Todavia, é justamente por isso que nós, instituições de defesa dos direitos humanos, existimos. Mais, é por isso que nós, instituições de defesa dos direitos humanos, persistimos. E é por essa razão que, no seio de uma relação institucional própria de um órgão do Estado, procuro, em condições de total liberdade e independência, persuadir os poderes públicos nacionais e os agentes do sistema internacional de direitos humanos para que sejam criadas um conjunto de políticas, de normas e de práticas que sejam mais fortes, mais eficazes e mais consistentes na defesa dos direitos fundamentais dos cidadãos.

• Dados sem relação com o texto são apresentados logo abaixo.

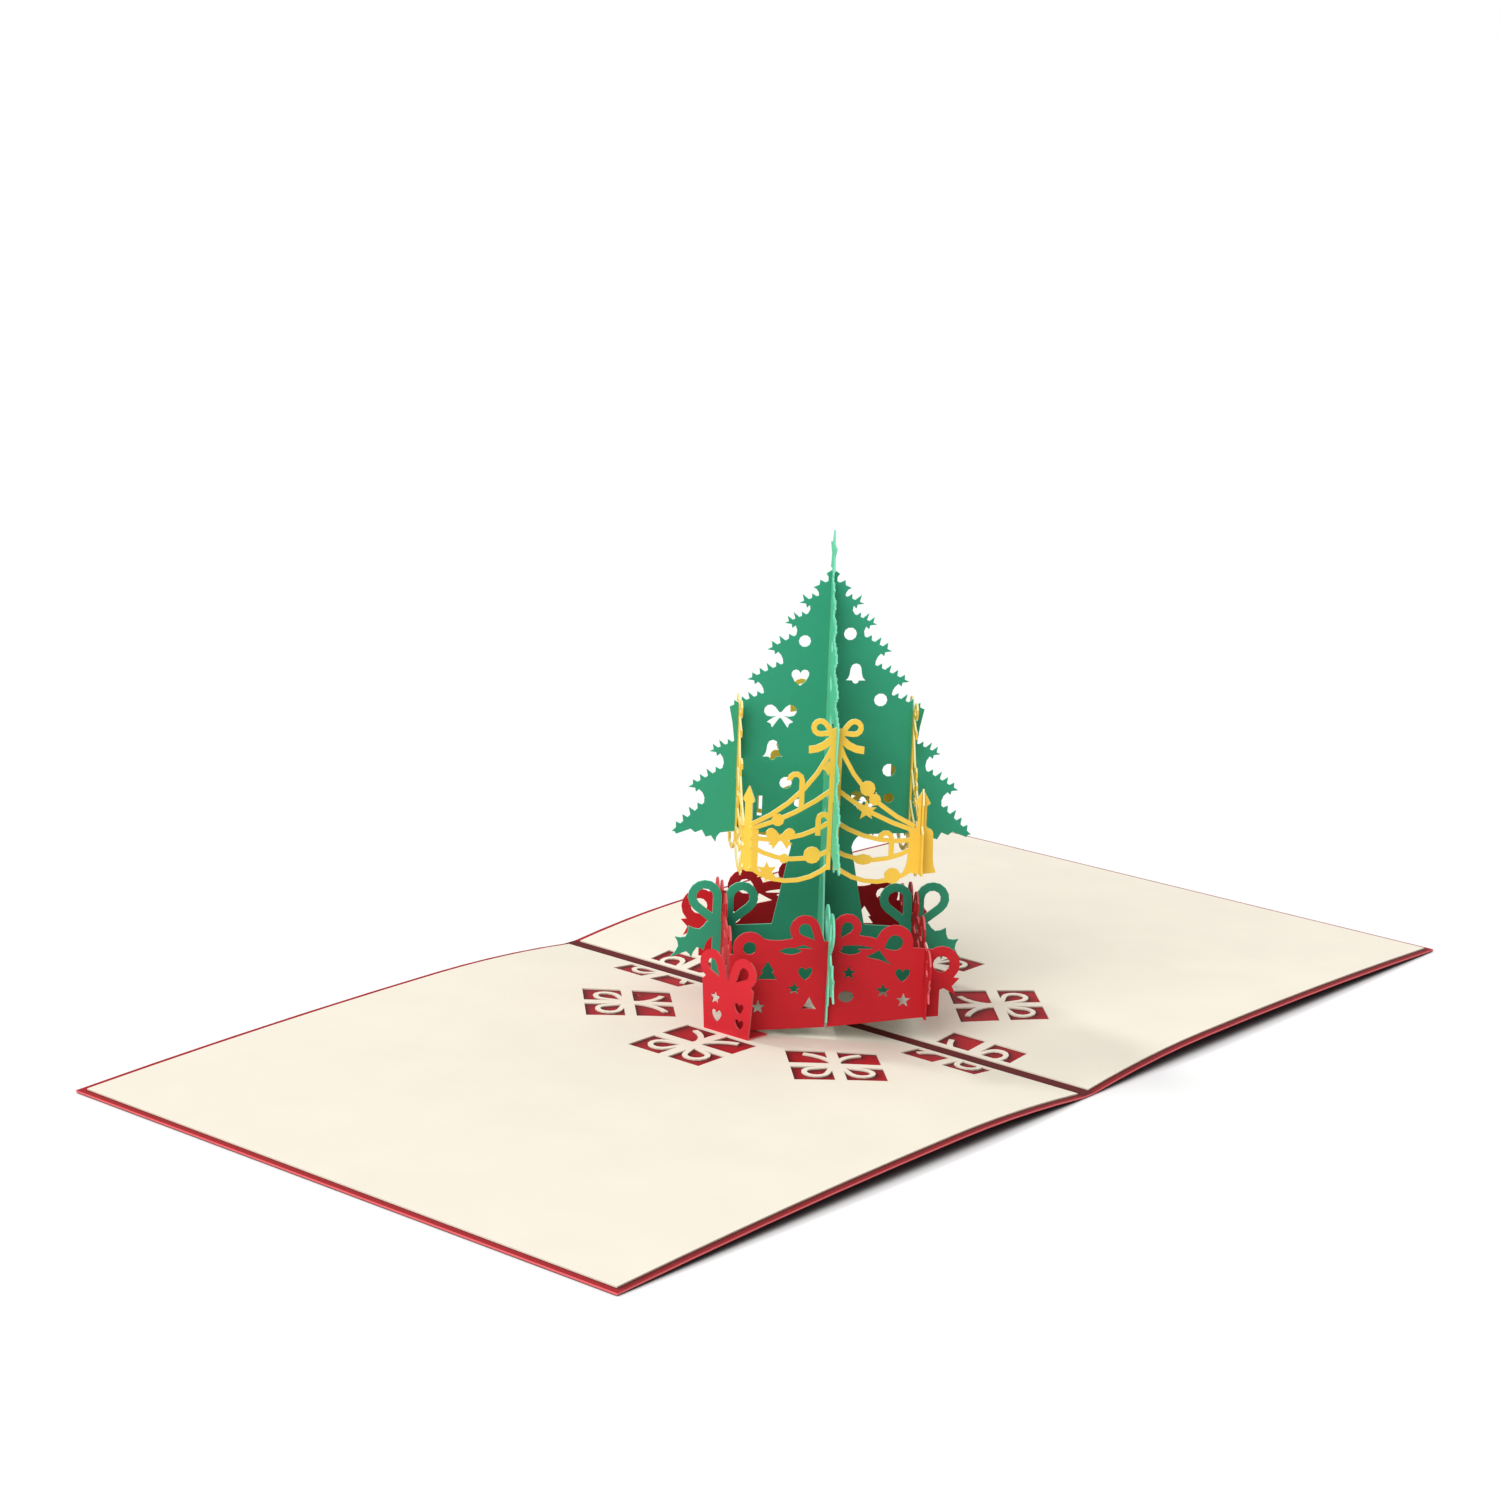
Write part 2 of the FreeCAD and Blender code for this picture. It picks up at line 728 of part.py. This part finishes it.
STRINGS = [
    # height at the middle of the side, height at the tassel, rise of the arc
    (30.6, 10.8, -2.9),
    (19.2, 9.8, -1.0),
    (12.0, 7.8, -1.9),
    (5.4, 6.0, -2.6),
    (2.4, 1.2, -3.6),
]
tassel_facet = size("tassel_facet")
facet_cut = tassel_facet / math.sqrt(2.0)


def string_ends(number, hand):
    middle, end, rise = STRINGS[number]
    start = (0.0, garland_foot + middle)
    return start, (hand * (garland_half - 1.5), garland_foot + end), rise * hand


def on_string(number, hand, share):
    # The point at a share of the way along a string, from the middle of the side.
    start, end, rise = string_ends(number, hand)
    p = at(*start)
    q = at(*end)
    along = (q - p).normalize()
    left = V(-along.y, along.x, 0)
    bend = rise * (1.0 - (2.0 * share - 1.0) ** 2)
    point = p + (q - p) * share + left * bend
    return point.x, point.y


def tassel_half(reach):
    # One hand of a tassel: a skirt that spreads downwards, a knot, and a rod with a pointed head.
    foot = garland_foot
    return [
        (0.0, foot),
        (reach, foot + 0.4),
        (reach - 0.8, foot + 3.4, 0.15),
        (reach - 1.0, foot + 9.0),
        (1.4, foot + 10.4, -0.4),
        (0.95, foot + 11.0),
        (0.95, foot + 15.4),
        (1.7, foot + 16.0),
        (0.0, foot + 19.2),
    ]


def garland_face(slit_from_top):
    half = garland_half
    foot = garland_foot
    width = size("string_width")
    tassel = tassel_half(3.6)
    skirt = outline(tassel)
    skirt = union([skirt, flipped(skirt)])
    near = skirt.copy()
    near.translate(V(-half, 0, 0))
    far = skirt.copy()
    far.translate(V(half, 0, 0))
    # the side begins at its fold, where the tassel's facet ends
    fold = -half + facet_cut
    near = near.common(box(fold - gauge / 2, 0.0, 0.0, foot + 10.4))
    near = union([near, box(fold - gauge / 2, foot + 0.3, fold + 1.2, foot + 9.6)])
    solid = [
        box(-1.25, foot + 0.8, 1.25, foot + 31.2),
        disc(0.0, foot + 31.3, 1.35),
        near,
        far,
    ]
    for hand in (1, -1):
        solid.append(drop((0.0, foot + 31.0), (3.7 * hand, foot + 32.6), 2.0))
        solid.append(band((0.3 * hand, foot + 31.2), (6.0 * hand, foot + 27.6), 0.9 * -hand, 1.6))
        for number in range(len(STRINGS)):
            start, end, rise = string_ends(number, hand)
            solid.append(band(start, end, rise, width))
    # ornaments on the strings towards the fold
    x, y = on_string(0, -1, 0.52)
    solid += cane(x, y - 0.6, 6.0, -1.4, 1.15)
    x, y = on_string(1, -1, 0.7)
    solid.append(disc(x, y, 1.4))
    x, y = on_string(2, -1, 0.66)
    solid.append(bow(x, y + 0.3, 6.4))
    x, y = on_string(3, -1, 0.24)
    solid.append(disc(x, y + 0.4, 1.9))
    x, y = on_string(3, -1, 0.58)
    solid.append(disc(x, y, 1.1))
    x, y = on_string(4, -1, 0.8)
    solid.append(star(x, y + 1.0, 2.3, 6, 0.5))
    x, y = on_string(2, -1, 0.2)
    solid += cane(x, y + 0.3, 3.6, 1.15, 1.15)
    solid.append(star(-1.6, foot + 23.6, 1.7, 4, 0.5))
    # and on those towards the end that crosses
    x, y = on_string(0, 1, 0.52)
    solid += [disc(x, y + 0.8, 1.7), disc(x + 1.7, y - 1.7, 1.3)]
    x, y = on_string(1, 1, 0.42)
    solid.append(star(x, y - 0.2, 2.3))
    x, y = on_string(3, 1, 0.72)
    solid += cane(x, y + 2.0, 4.4, -1.3, 1.15)
    x, y = on_string(3, 1, 0.38)
    solid.append(lens(x, y, 5.0, 2.4))
    x, y = on_string(4, 1, 0.76)
    solid.append(disc(x, y + 0.7, 1.8))
    holes = [box(-slit, 0.0, slit, tree_meet)]
    for hand in (1, -1):
        holes.append(drop_hole((0.0, foot + 31.0), (3.7 * hand, foot + 32.6), 2.0, 1.1))
    if slit_from_top:
        holes.append(box(half - slit, garland_meet, half + slit, foot + 40.0))
    else:
        holes.append(box(half - slit, 0.0, half + slit, garland_meet))
    return without(union(solid), holes)


def add_ring(label, face, distance, turn):
    # A strip folded at its west corner: one side runs to the south, the other to the north.
    body = new_body(label, 45.0 + turn)
    face = one_piece(label, face)
    south = sketch(body, label + "_south", "YZ_Plane", flipped(face), "-" + distance)
    feature(body, "Pad", label + "_side_a", south, "dims.card_gauge")
    north = sketch(body, label + "_north", "XZ_Plane", face, "-" + distance)
    feature(body, "Pad", label + "_side_b", north, "dims.card_gauge")
    return body


def add_facet(body, label, turn):
    # The facet of a garland's tassel, flat across the corner between the two sides.
    reach = tassel_facet / 2 + 0.1
    points = tassel_half(reach + 0.5)
    points[1] = (reach + 0.5, garland_foot + 0.4)
    face = outline(points)
    face = union([face, flipped(face)])
    face = union([face, box(-reach, garland_foot + 0.3, reach, garland_foot + 9.6)])
    face = face.common(box(-reach, 0.0, reach, 200.0))
    drawing = sketch(body, label + "_facet_outline", "YZ_Plane", face)
    depth = garland_half * math.sqrt(2.0) - tassel_facet / 2
    offset = V(depth * math.sqrt(0.5), 0, -depth * math.sqrt(0.5))
    drawing.AttachmentOffset = FreeCAD.Placement(offset, FreeCAD.Rotation(V(0, 1, 0), 135.0))
    feature(body, "Pad", label + "_facet", drawing, "dims.card_gauge")


fence_west = add_ring("fence_west", fence_face(True), "dims.fence_half", 0.0)
fence_east = add_ring("fence_east", fence_face(False), "dims.fence_half", 180.0)
garland_west = add_ring("garland_west", garland_face(True), "dims.garland_half", 0.0)
garland_east = add_ring("garland_east", garland_face(False), "dims.garland_half", 180.0)
add_facet(garland_west, "garland_west", 0.0)
add_facet(garland_east, "garland_east", 180.0)

# The presents at the west and the east: an upright face against the fold of the red ring, on a
# foot glued to the liner. They pull the ring square as the card opens.

tab_half = size("tab_width") / 2
tab_top = seat + size("tab_height")


def tab_face():
    left_root = (1.0, tab_top - 3.6)
    right_root = (-1.0, tab_top - 3.6)
    left_loop = (-4.5, tab_top + 2.4)
    right_loop = (4.6, tab_top + 2.6)
    solid = [
        # a present that is a little narrower at its foot
        outline([
            (-tab_half + 0.9, seat),
            (tab_half - 0.9, seat),
            (tab_half, tab_top - 1.2),
            (tab_half - 1.2, tab_top),
            (-tab_half + 1.2, tab_top),
            (-tab_half, tab_top - 1.2),
        ]),
        drop(left_root, left_loop, 3.4),
        drop(right_root, right_loop, 3.4),
    ]
    holes = [
        drop_hole(left_root, left_loop, 3.4, 2.0),
        drop_hole(right_root, right_loop, 3.4, 2.0),
        star(3.4, seat + 7.6, 1.8),
        heart(2.9, seat + 3.6, 2.9),
        heart(-3.4, seat + 6.6, 2.6),
        heart(-3.6, seat + 3.0, 2.5),
    ]
    return without(union(solid), holes)


def add_tab(label, turn):
    body = new_body(label, turn)
    face = sketch(body, label + "_face", "YZ_Plane", tab_face())
    face.AttachmentOffset = FreeCAD.Placement(V(0, 0, -tab_plane), FreeCAD.Rotation())
    feature(body, "Pad", label + "_upright", face, "dims.card_gauge")
    lift = gauge + liner_gauge
    section = sheet_section(tab_reach - size("tab_foot"), tab_reach, lift, lift + gauge, -1)
    foot = sketch(body, label + "_foot_section", "XZ_Plane", Part.makeCompound(section))
    feature(body, "Pad", label + "_foot", foot, "dims.tab_width - 1.8")
    return body


gift_tab_west = add_tab("gift_tab_west", 0.0)
gift_tab_east = add_tab("gift_tab_east", 180.0)

doc.recompute()

pieces = [
    cover,
    liner_left,
    liner_right,
    tree_nw_se,
    tree_sw_ne,
    fence_west,
    fence_east,
    garland_west,
    garland_east,
    gift_tab_west,
    gift_tab_east,
]

for item in doc.Objects:
    state = item.State
    if "Invalid" in state or "Error" in state:
        raise RuntimeError("%s did not build: %s" % (item.Name, state))

os.makedirs("parts", exist_ok=True)
for piece in pieces:
    shape = piece.Shape
    if shape.isNull() or not shape.isValid():
        raise RuntimeError("%s has no valid shape" % piece.Label)
    if len(shape.Solids) != 1:
        raise RuntimeError("%s is %d solids" % (piece.Label, len(shape.Solids)))
for piece in pieces:
    piece.Shape.exportStep("parts/%s.step" % piece.Label)
    bounds = piece.Shape.BoundBox
    print(piece.Label, round(piece.Shape.Volume, 1), len(piece.Shape.Faces), [
        round(value, 2) for value in (
            bounds.XMin, bounds.XMax, bounds.YMin, bounds.YMax, bounds.ZMin, bounds.ZMax)
    ])
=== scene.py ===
import math

import bpy
from mathutils import Matrix, Vector

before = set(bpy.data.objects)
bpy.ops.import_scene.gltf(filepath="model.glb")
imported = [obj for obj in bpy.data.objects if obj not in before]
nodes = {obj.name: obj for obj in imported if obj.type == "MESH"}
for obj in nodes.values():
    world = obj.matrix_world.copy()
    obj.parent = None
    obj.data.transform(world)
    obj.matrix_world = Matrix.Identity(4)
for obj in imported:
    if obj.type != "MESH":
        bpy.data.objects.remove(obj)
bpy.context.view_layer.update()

scene = bpy.context.scene


# Helpers for the shader trees. A value is either another node's socket or a plain number.

def feed(tree, socket, value):
    if isinstance(value, bpy.types.NodeSocket):
        tree.links.new(value, socket)
    else:
        socket.default_value = value


def calculate(tree, operation, *values):
    node = tree.nodes.new("ShaderNodeMath")
    node.operation = operation
    for socket, value in zip(node.inputs, values):
        feed(tree, socket, value)
    return node.outputs[0]


def remap(tree, value, source, target, smooth=False):
    # One range of values laid over another, (low, high) each.
    node = tree.nodes.new("ShaderNodeMapRange")
    if smooth:
        node.interpolation_type = "SMOOTHSTEP"
    node.inputs["From Min"].default_value, node.inputs["From Max"].default_value = source
    node.inputs["To Min"].default_value, node.inputs["To Max"].default_value = target
    feed(tree, node.inputs["Value"], value)
    return node.outputs["Result"]


def noise(tree, place, scale, detail, roughness=0.5):
    node = tree.nodes.new("ShaderNodeTexNoise")
    node.inputs["Scale"].default_value = scale
    node.inputs["Detail"].default_value = detail
    node.inputs["Roughness"].default_value = roughness
    feed(tree, node.inputs["Vector"], place)
    return node.outputs["Fac"]


def mix_colour(tree, factor, low, high):
    node = tree.nodes.new("ShaderNodeMix")
    node.data_type = "RGBA"
    feed(tree, node.inputs["Factor"], factor)
    feed(tree, node.inputs[6], low)
    feed(tree, node.inputs[7], high)
    return node.outputs[2]


def hollow_shade(tree, reach, openness, darkest, towards=None):
    # Darker where something within reach stands in the way of the light. Openness gives the
    # shares of open sky at which the shade is full and at which it ends.
    near = tree.nodes.new("ShaderNodeAmbientOcclusion")
    near.samples = 12
    near.inputs["Distance"].default_value = reach
    if towards is not None:
        lean = tree.nodes.new("ShaderNodeCombineXYZ")
        for socket, value in zip(lean.inputs, towards):
            socket.default_value = value
        feed(tree, near.inputs["Normal"], lean.outputs[0])
    return remap(tree, near.outputs["AO"], openness, (darkest, 1.0), smooth=True)


# Paper: card stock of even colour with a faint mottle, fine fibres, and a cut edge of its own
# colour. Noise scales are in waves to the metre, and lengths in metres.

CLOUD_SCALE = 55.0
FIBRE_SCALE = 2600.0
FIBRE_SHARE = 0.45
GRAIN_DEPTH = 0.00003
GRAIN_STRENGTH = 0.5
SHEEN_ROUGHNESS = 0.3

# A surface whose normal is at least this close to a sheet's own direction is its face.
FACE_LIMIT = 0.93

# The strip between the two creases of the spine lies in a fold that little light reaches.
SPINE_HALF = 0.002
SPINE_SHADE = 0.3

# The windows in the liners show the cover with a shade along the sides the light comes over.
WINDOW_REACH = 0.004
WINDOW_OPENNESS = (0.6, 0.86)
WINDOW_SHADE = 0.2
WINDOW_LIGHT = (-0.21, 0.84, 0.5)


def spine_shade(tree, place):
    split = tree.nodes.new("ShaderNodeSeparateXYZ")
    feed(tree, split.inputs[0], place)
    across = calculate(tree, "ABSOLUTE", split.outputs["X"])
    crease = (SPINE_HALF * 0.7, SPINE_HALF * 1.25)
    return remap(tree, across, crease, (SPINE_SHADE, 1.0), smooth=True)


def facing(tree, normal, direction):
    # How nearly a normal lies along a direction, whichever way it points.
    dot = tree.nodes.new("ShaderNodeVectorMath")
    dot.operation = "DOT_PRODUCT"
    dot.inputs[1].default_value = direction
    feed(tree, dot.inputs[0], normal)
    return calculate(tree, "ABSOLUTE", dot.outputs["Value"])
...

Tenho partilhado, ao longo destes escritos, as diversas dimensões da missão do Provedor de Justiça. A intensa atividade de apreciação de todas - sublinho de todas - as queixas e lamentos apresentados pelos cidadãos. As responsabilidades assumidas enquanto Instituição Nacional de Direitos Humanos que exigem constante trabalho de avaliação da realidade, no sentido de desenvolver iniciativas de promoção e de defesa desses direitos. E a mais recente designação como Mecanismo Nacional de Prevenção que implica a realização de visitas a locais de detenção dispersos por todo o território nacional. São expressões muito reais e concretas da confiança do Estado e dos cidadãos na robustez institucional do Provedor de Justiça ao longo do tempo, mas são, também, expressão do reforço do quadro político-jurídico de promoção e de defesa dos direitos humanos.

Esta circunstância tem-me permitido testemunhar, ao longo do meu mandato, que, no nosso país e em outras partes do mundo, nas instituições do Estado, mas também nas organizações da comunidade, há um vastíssimo conjunto de homens e de mulheres que dedicam as suas vidas à defesa da justiça concreta, da igualdade efetiva, da liberdade individual e da prosperidade dos povos. Missão que prosseguem não com um sentido populista ou caritativo, mas antes, tendo bem presente o genuíno sentido dos princípios e dos valores que se encontram inscritos na Declaração Universal dos Direitos do Homem e que a nossa Constituição democrática soube receber de forma plena, demonstrando a sua abertura e vitalidade.

Vivemos a incerteza do que está para vir. Na Europa e no mundo sentimos os obstáculos e as dificuldades do dia-a-dia dos nossos concidadãos, mas não soçobramos neste mar agitado. Não desistimos.

"Todos os seres humanos nascem livres e iguais em dignidade e em direitos. Dotados de razão e de consciência, devem agir uns para com os outros em espírito de fraternidade." É bom não esquecer.